There are some companies in the Seattle area that are wildly profitable and they brag about their flat organization structure as a virtue. They run without a COO. They couldn’t possibly know what efficient management looks like! Think about it for a moment. What reference point are they using? If you’re satisfied with profits as is, great, but having a good organization in place will likely create even greater efficiencies, if managed right. This doesn’t mean bureaucracy either. Believe me, these so-called “flat” organizations have their share of politics too. You see it in their Glassdoor scores and the passionate yet negative employee comments.
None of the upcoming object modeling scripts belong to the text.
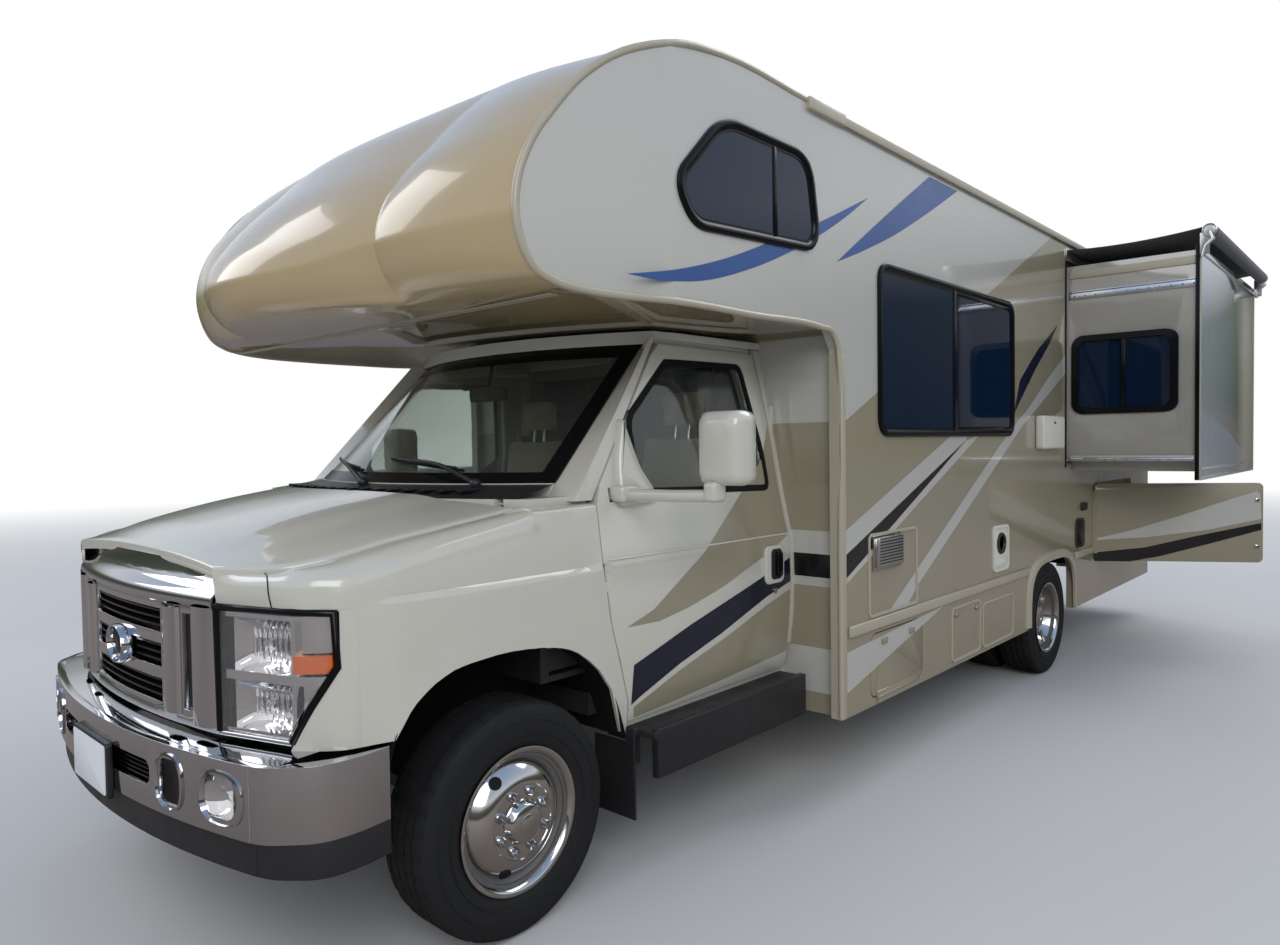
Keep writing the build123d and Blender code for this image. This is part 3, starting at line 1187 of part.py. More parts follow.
def main():
    """Write every node."""
    os.makedirs("parts", exist_ok=True)
    save("chassis_frame", chassis_frame())
    save("floor_joists", *floor_joists())
    save("engine", *engine())
    save("tanks", *tanks())
    save("front_axle", front_axle())
    save("rear_axle", rear_axle())
    save("hitch_receiver", hitch_receiver())
    save("knuckle_left", knuckle())
    save("knuckle_right", mirrored(knuckle()))
    for side, name in ((1, "left"), (-1, "right")):
        tyre, rim = wheel(side, FRONT_WHEEL_X, 0, FRONT_LINER)
        save("front_tyre_" + name, tyre)
        save("front_rim_" + name, rim)
        tyres, rims = twin_wheel(side)
        save("rear_tyres_" + name, *tyres)
        save("rear_rims_" + name, rims)
    save("hood", hood())
    save("front_fenders", wing(), mirrored(wing()))
    save("cab_shell", cab_shell())
    save("windscreen", screen_band(GLASS_FOOT, GLASS_HEAD, GLASS))
    save("dashboard", dashboard())
    save("cab_seats", *[cab_seat(x, y) for x, y in CAB_SEATS])
    save("cab_door_left", cab_door(False))
    save("cab_door_right", mirrored(cab_door(True)))
    save("cab_glass_left", cab_door_glass())
    save("cab_glass_right", mirrored(cab_door_glass()))
    save("front_bumper", bumper(BUMPER_BOTTOM, BUMPER_TOP, BUMPER_FRONT, BUMPER_SKIN))
    save("front_valance", bumper(VALANCE_BOTTOM, BUMPER_BOTTOM, BUMPER_FRONT + 18, BUMPER_SKIN - 5))
    save("grille", grille())
    save("lamps", *lamps())
    save("running_boards", *running_boards())
    save("coach_side_left", coach_side_left())
    save("coach_side_right", coach_side_right())
    save("coach_rear_wall", coach_rear_wall())
    save("coach_front_wall", coach_front_wall())
    save("coach_floor", coach_floor())
    save("coach_roof", coach_roof())
    save("front_cap", front_cap())
    save("cabover_side_left", cabover_side())
    save("cabover_side_right", mirrored(cabover_side()))
    save("cabover_floor", cabover_floor())
    save("bay_liners", *bay_liners())
    frames, panes = window_units()
    save("window_frames", *frames)
    save("window_glass", *panes)
    save("roof_units", *roof_units())
    save("patio_awning", patio_awning())
    save("rear_ladder", rear_ladder())
    save("rear_bumper", rear_bumper())
    save("slide_out", slide_out())
    save("slide_window", slide_window())
    save("topper_roller", topper_roller())
    save("topper_fabric", topper_fabric())
    door, pane = entry_door()
    save("entry_door", door)
    save("entry_glass", pane)
    save("rear_bay_door", rear_bay_door())
    save("luggage_door_left", luggage_door(LUGGAGE_Y0, LUGGAGE_Y1, LUGGAGE_Z0, LUGGAGE_Z1, 1))
    save("luggage_door_right", luggage_door(RIGHT_BAY_Y0, RIGHT_BAY_Y1, LUGGAGE_Z0, RIGHT_BAY_Z1, -1))


main()
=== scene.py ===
import json
import math

import bmesh
import bpy
from mathutils import Matrix, Vector


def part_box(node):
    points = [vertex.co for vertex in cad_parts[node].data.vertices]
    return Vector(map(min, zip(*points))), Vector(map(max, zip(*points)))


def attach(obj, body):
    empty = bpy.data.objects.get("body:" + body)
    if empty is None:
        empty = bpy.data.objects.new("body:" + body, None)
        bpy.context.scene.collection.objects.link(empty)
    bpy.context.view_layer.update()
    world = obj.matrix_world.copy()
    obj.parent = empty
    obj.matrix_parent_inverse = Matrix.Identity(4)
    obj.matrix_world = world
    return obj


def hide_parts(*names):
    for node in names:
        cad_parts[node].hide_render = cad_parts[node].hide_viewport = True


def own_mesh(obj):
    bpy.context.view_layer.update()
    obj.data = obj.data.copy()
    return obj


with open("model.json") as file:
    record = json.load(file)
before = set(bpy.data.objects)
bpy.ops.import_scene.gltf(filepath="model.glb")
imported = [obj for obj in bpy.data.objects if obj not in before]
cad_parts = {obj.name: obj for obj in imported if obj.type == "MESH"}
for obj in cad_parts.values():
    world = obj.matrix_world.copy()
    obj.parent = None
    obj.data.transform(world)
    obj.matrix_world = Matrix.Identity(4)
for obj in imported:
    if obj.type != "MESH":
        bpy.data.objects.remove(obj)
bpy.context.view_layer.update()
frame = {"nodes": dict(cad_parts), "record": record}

# The vehicle's own coordinates: x to its left from its middle, y rearwards from the front axle, z up


def middle(node):
    low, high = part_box(node)
    return (low + high) / 2


CENTRE_X = middle("grille").x
AXLE_Y = middle("front_tyre_left").y
SHIFT = Vector((CENTRE_X, AXLE_Y, 0))
WALL = 0.050
SIDE_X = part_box("coach_rear_wall")[1].x - CENTRE_X + WALL
WHEELBASE = middle("rear_tyres_left").y - AXLE_Y
TYRE_RADIUS = (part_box("front_tyre_left")[1].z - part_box("front_tyre_left")[0].z) / 2
FRONT_WHEEL_X = middle("front_tyre_left").x - CENTRE_X
REAR_WALL_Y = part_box("coach_rear_wall")[1].y - AXLE_Y
FRONT_WALL_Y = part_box("coach_front_wall")[0].y - AXLE_Y
COACH_FRONT = 1.518
SLIDE_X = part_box("slide_out")[1].x - CENTRE_X
SLIDE_FRONT_Y, SLIDE_REAR_Y = 4.570, 6.710
TWO_SIDES = ((1, "left"), (-1, "right"))

# Height of painted shapes over their surface
LIFT = 0.0008

# The cab side's half width at each height
CAB_SIDE = [(0.440, 0.940), (0.600, 0.978), (0.780, 0.999), (0.950, 1.007), (1.110, 1.002), (1.180, 0.984),
            (1.330, 0.950), (1.955, 0.830)]


def cab_x(z):
    for (z0, x0), (z1, x1) in zip(CAB_SIDE, CAB_SIDE[1:]):
        if z <= z1:
            return x0 + (x1 - x0) * (z - z0) / (z1 - z0)
    return CAB_SIDE[-1][1]


class Tree:
    """A node tree, with short ways to add and join nodes."""

    def __init__(self, tree):
        self.tree = tree

    def add(self, kind, **settings):
        node = self.tree.nodes.new(kind)
        for key, value in settings.items():
            setattr(node, key, value)
        return node

    def put(self, node, values):
        """Gives a node's inputs their values, or links them to outputs of other nodes."""
        for key, value in values.items():
            if hasattr(value, "is_output"):
                self.tree.links.new(value, node.inputs[key])
            else:
                node.inputs[key].default_value = (*value, 1) if isinstance(value, tuple) else value
        return node

    def mix(self, factor, a, b):
        return self.put(self.add("ShaderNodeMix", data_type="RGBA"), {0: factor, 6: a, 7: b}).outputs[2]

    def blend(self, factor, a, b):
        return self.put(self.add("ShaderNodeMixShader"), {0: factor, 1: a, 2: b}).outputs[0]

    def math(self, kind, *values):
        return self.put(self.add("ShaderNodeMath", operation=kind), dict(enumerate(values))).outputs[0]

    def spread(self, value, low, high, start=0.3, end=0.7):
        """Maps a value from one range to another."""
        ranges = {"Value": value, "From Min": start, "From Max": end, "To Min": low, "To Max": high}
        return self.put(self.add("ShaderNodeMapRange"), ranges).outputs["Result"]

    def ramp(self, value, stops):
        """A colour that runs through (position, colour) stops, the first at 0 and the last at 1."""
        node = self.put(self.add("ShaderNodeValToRGB"), {0: value})
        elements = node.color_ramp.elements
        elements[0].color = (*stops[0][1], 1)
        elements[1].color = (*stops[-1][1], 1)
        for position, colour in stops[1:-1]:
            elements.new(position).color = (*colour, 1)
        return node.outputs["Color"]


# Materials


class Nodes(Tree):
    """A material's node tree."""

    def __init__(self, name):
        self.material = bpy.data.materials.new(name)
        self.material.use_nodes = True
        super().__init__(self.material.node_tree)
        self.shader = self.tree.nodes["Principled BSDF"]
        self.place = self.add("ShaderNodeTexCoord").outputs["Object"]

    def noise(self, scale, detail=3.0):
        node = self.add("ShaderNodeTexNoise")
        return self.put(node, {"Scale": scale, "Detail": detail, "Vector": self.place}).outputs["Fac"]

    def bump(self, height, strength, distance):
        node = self.put(self.add("ShaderNodeBump"),
                        {"Strength": strength, "Distance": distance, "Height": height})
        self.put(self.shader, {"Normal": node.outputs["Normal"]})


def shade(colour, factor):
    return tuple(min(1.0, c * factor) for c in colour)


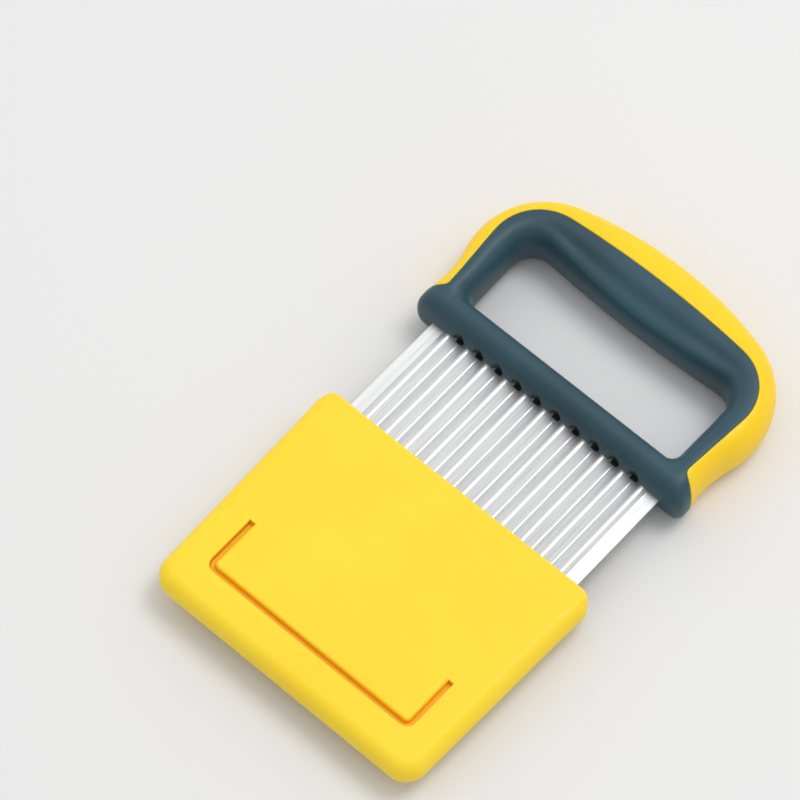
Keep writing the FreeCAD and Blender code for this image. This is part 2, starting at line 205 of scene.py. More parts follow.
def points_of(mesh: Mesh, origin: Vector) -> np.ndarray:
    """Read a mesh's points back in millimetres.

    Args:
        mesh: The mesh.
        origin: What they are measured from, in the frame, in metres.

    Returns:
        Rows of x, y and z.
    """
    co = np.empty(3 * len(mesh.vertices), dtype=np.float32)
    mesh.vertices.foreach_get("co", co)
    return ((co.reshape(-1, 3) - np.array(origin)) / MM).T


def mark_painted_shade(mesh: Mesh, share: np.ndarray) -> None:
    """Write the attribute by which a finish mixes painted shade into its hollows and slot."""
    values = mesh.attributes.new(PAINTED_SHADE_ATTRIBUTE, "FLOAT", "POINT").data
    values.foreach_set("value", share.astype(np.float32))


def add_object(name: str, data: ID) -> Object:
    """Add an object to the scene.

    Args:
        name: Its name.
        data: Its mesh, light or camera.

    Returns:
        The object.
    """
    made = bpy.data.objects.new(name, data)
    bpy.context.scene.collection.objects.link(made)
    return made


def joined(base: Mesh, tool: Mesh, join: Join) -> Mesh:
    """Join two closed meshes into one.

    Args:
        base: The mesh to change.
        tool: The mesh that is added or cut away.
        join: Which of the two it is.

    Returns:
        A new mesh, welded.
    """
    pair = [add_object(mesh.name, mesh) for mesh in (base, tool)]
    modifier = pair[0].modifiers.new("join", "BOOLEAN")
    modifier.object = pair[1]
    modifier.operation = join.value
    modifier.solver = "EXACT"
    graph = bpy.context.evaluated_depsgraph_get()
    result = bpy.data.meshes.new_from_object(pair[0].evaluated_get(graph))
    for each in pair:
        bpy.data.objects.remove(each)
    clean(result)
    return result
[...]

Of course, I lean heavily towards hiring a COO, but only if the need exists and only if someone with experience is brought in to achieve a specific objective. It’s otherwise not going to give you the desired results and could cause even more problems. If you’re looking for a COO, look for a good one with consistent proven experience. This is not a role where you settle for who’s cheapest.

One last point, and it’s an important one. I meet COOs who come in two flavors. One is more like a GM and makes sure the trains run on time. The company is stable, and growing only slightly, year over year. They are cheaper and easier to find. The other is a growth COO, who has experience moving a company from one goal to the next and a track record for doing it efficiently. They are two very different animals and the second of the two run in very short supply and are much harder to find. Don’t expect a COO who’s good at maintaining a company, suddenly transform into a growth COO. They are two very different skills. Meanwhile, growth COOs will not likely be interested in a flat company that is satisfied with slow growth. Don’t confuse the two.